Which are the gallery’s plans for the future? Is there a special number of murals that the gallery aims to achieve? And is there anything else than murals that the gallery might focus, in the future?
After more than 7 years of the mural project in Łódź, after over than 50 murals with the artists from different parts of the world, I feel I can say the city centre has been adequately saturated with these works. I saw murals as the first, most logical and natural step towards thinking about a contemporary art gallery in Łódź’s urban spaces. The massed numbers of bare walls in the city centre virtually demanded to be filled with painting. The ideas has been put into practice, Łódz’s murals are famous all over the world and have become a major icon of the city. I wouldn’t like to cause a surfeit, though, a situation where numbers of the murals will be so high that the inhabitants will lose interest and the ir reception will become thoughtless.

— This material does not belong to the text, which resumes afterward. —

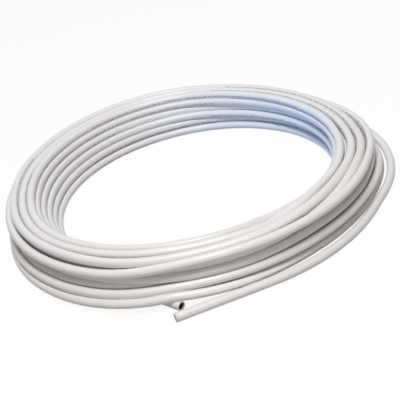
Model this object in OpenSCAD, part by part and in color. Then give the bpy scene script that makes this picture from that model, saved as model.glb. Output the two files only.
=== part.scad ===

That’s the reason why I started to work directly with the City and with Łódzkie Centrum Wydarzeń we started the UNIQA Art Łódź project to create various works of art – sculptures, bas-reliefs, installations, site-specific realisations. Diverse materials and technologies are employed to make the project as varied as possible. It is essential that residents be presented with the broadest possible range of graphic solutions, so that the project, beside the purely artistic format, is oferring the visual education.
IGLOO is a white magazine focusing on contemporary spaces. What does ‘white’ inspires you?
Might be an artwork from the gallery, or any other artwork, or a movie, or a story, or a photo… for example the “white” simplicity of posters. Good, modern posters are simply emblematic and they are reconzignible “from the first sight”.